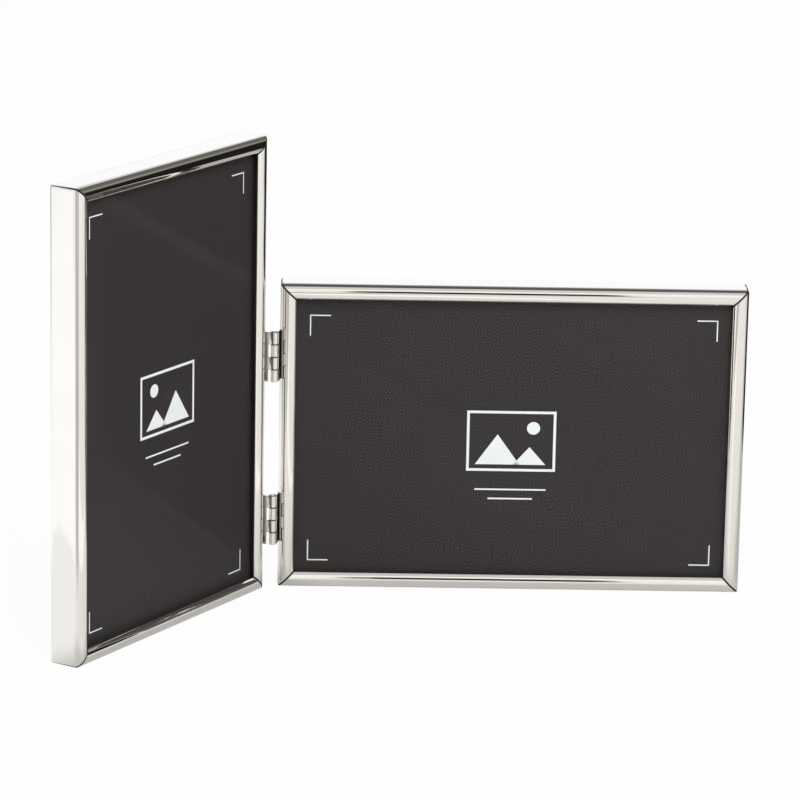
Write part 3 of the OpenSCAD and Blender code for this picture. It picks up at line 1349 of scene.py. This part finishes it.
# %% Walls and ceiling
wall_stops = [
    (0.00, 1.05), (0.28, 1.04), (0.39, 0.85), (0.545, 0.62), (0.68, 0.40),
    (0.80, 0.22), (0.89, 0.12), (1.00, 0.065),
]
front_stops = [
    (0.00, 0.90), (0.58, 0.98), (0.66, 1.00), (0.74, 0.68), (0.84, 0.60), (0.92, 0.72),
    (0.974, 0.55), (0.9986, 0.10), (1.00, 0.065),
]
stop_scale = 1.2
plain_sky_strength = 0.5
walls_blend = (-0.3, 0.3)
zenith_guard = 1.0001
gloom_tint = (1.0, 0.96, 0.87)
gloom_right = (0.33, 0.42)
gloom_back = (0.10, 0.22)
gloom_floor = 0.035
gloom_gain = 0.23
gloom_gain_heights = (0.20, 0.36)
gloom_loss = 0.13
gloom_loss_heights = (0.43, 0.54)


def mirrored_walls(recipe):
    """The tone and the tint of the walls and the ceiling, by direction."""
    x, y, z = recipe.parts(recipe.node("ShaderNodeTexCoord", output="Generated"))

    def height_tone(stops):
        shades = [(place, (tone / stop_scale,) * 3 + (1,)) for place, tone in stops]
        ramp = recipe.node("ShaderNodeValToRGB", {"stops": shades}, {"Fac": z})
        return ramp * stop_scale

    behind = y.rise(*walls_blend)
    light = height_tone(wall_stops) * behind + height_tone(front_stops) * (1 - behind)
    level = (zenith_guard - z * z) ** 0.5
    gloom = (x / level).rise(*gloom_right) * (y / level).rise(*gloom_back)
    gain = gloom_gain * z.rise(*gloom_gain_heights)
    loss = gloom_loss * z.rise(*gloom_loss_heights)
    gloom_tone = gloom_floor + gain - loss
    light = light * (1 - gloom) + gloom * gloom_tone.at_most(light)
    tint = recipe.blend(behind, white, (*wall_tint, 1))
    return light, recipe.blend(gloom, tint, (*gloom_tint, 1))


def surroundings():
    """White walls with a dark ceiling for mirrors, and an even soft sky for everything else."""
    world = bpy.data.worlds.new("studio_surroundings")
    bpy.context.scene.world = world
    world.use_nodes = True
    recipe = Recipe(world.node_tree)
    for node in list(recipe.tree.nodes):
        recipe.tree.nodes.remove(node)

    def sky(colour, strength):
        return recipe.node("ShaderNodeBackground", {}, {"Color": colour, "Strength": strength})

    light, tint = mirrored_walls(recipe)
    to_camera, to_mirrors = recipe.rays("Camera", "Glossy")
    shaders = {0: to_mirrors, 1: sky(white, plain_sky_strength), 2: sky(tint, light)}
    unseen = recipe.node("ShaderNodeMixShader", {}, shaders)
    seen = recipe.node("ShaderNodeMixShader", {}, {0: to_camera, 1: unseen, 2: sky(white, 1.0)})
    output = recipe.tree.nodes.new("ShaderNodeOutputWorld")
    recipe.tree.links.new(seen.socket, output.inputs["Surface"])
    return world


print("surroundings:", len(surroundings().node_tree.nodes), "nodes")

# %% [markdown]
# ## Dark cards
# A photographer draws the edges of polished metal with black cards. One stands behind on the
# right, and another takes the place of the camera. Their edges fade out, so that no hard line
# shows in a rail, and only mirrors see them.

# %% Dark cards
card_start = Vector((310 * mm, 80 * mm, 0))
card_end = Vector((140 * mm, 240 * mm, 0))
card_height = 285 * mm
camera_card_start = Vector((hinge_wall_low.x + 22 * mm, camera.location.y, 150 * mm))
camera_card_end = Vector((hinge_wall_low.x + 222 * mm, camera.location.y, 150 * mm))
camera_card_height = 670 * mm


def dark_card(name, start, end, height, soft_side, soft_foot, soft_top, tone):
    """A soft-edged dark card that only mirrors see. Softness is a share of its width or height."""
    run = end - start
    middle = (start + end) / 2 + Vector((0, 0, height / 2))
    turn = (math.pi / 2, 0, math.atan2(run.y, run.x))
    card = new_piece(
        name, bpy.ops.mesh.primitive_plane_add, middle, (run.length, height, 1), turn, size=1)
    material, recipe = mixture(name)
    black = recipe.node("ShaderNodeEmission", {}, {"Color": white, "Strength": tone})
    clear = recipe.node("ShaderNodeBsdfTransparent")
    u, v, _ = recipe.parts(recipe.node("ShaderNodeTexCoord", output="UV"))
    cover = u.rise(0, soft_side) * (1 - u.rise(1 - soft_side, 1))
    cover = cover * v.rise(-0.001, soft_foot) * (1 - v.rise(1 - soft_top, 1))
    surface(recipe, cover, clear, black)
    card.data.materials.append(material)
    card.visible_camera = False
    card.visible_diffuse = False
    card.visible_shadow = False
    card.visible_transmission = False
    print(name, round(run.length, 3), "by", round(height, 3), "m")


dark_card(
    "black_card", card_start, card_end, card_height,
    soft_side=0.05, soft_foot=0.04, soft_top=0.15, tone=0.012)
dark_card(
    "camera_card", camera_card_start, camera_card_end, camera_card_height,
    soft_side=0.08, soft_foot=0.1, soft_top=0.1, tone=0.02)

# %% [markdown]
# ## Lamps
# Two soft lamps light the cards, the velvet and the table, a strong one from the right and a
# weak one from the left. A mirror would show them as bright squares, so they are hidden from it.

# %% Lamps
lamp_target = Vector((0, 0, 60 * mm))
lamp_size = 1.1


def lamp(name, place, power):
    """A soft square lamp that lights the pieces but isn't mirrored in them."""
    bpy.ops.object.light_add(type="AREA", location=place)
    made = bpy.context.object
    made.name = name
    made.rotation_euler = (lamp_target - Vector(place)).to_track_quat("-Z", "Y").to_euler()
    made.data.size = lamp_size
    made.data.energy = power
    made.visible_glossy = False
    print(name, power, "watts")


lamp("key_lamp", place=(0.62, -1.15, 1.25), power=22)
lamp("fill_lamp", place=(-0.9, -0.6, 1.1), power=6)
...
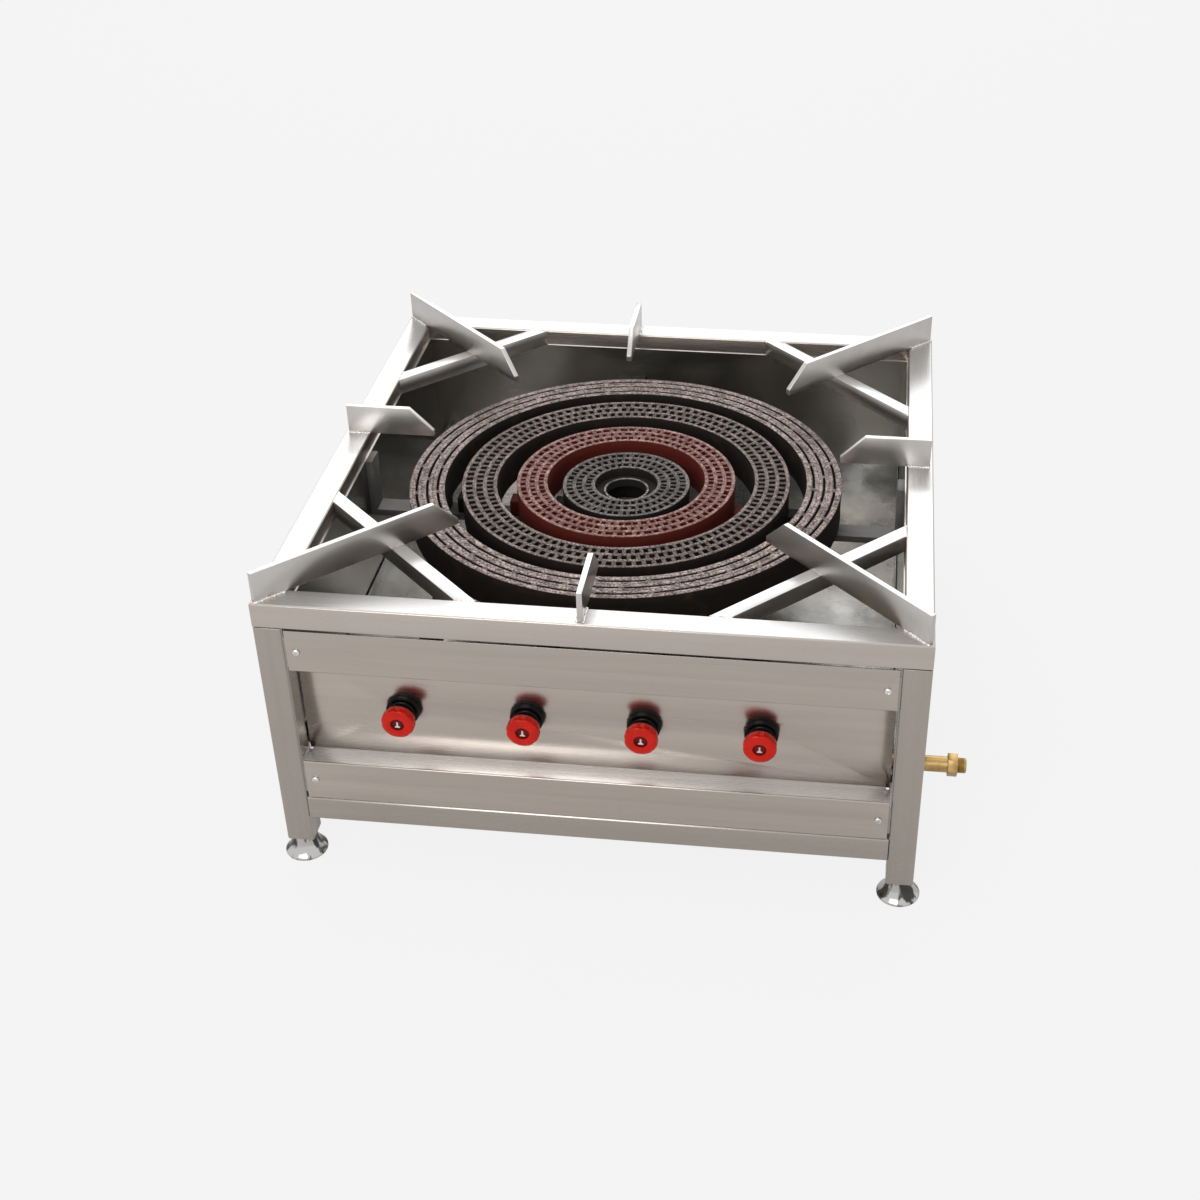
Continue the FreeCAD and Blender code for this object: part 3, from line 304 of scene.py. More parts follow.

▶ **Description of the task**
Start at the line with "Write part 3" and stop after the line with "return ramp * stop_scale". Repeat exactly the lines in that range.

▶ **Answer**
Write part 3 of the OpenSCAD and Blender code for this picture. It picks up at line 1349 of scene.py. This part finishes it.
# %% Walls and ceiling
wall_stops = [
    (0.00, 1.05), (0.28, 1.04), (0.39, 0.85), (0.545, 0.62), (0.68, 0.40),
    (0.80, 0.22), (0.89, 0.12), (1.00, 0.065),
]
front_stops = [
    (0.00, 0.90), (0.58, 0.98), (0.66, 1.00), (0.74, 0.68), (0.84, 0.60), (0.92, 0.72),
    (0.974, 0.55), (0.9986, 0.10), (1.00, 0.065),
]
stop_scale = 1.2
plain_sky_strength = 0.5
walls_blend = (-0.3, 0.3)
zenith_guard = 1.0001
gloom_tint = (1.0, 0.96, 0.87)
gloom_right = (0.33, 0.42)
gloom_back = (0.10, 0.22)
gloom_floor = 0.035
gloom_gain = 0.23
gloom_gain_heights = (0.20, 0.36)
gloom_loss = 0.13
gloom_loss_heights = (0.43, 0.54)


def mirrored_walls(recipe):
    """The tone and the tint of the walls and the ceiling, by direction."""
    x, y, z = recipe.parts(recipe.node("ShaderNodeTexCoord", output="Generated"))

    def height_tone(stops):
        shades = [(place, (tone / stop_scale,) * 3 + (1,)) for place, tone in stops]
        ramp = recipe.node("ShaderNodeValToRGB", {"stops": shades}, {"Fac": z})
        return ramp * stop_scale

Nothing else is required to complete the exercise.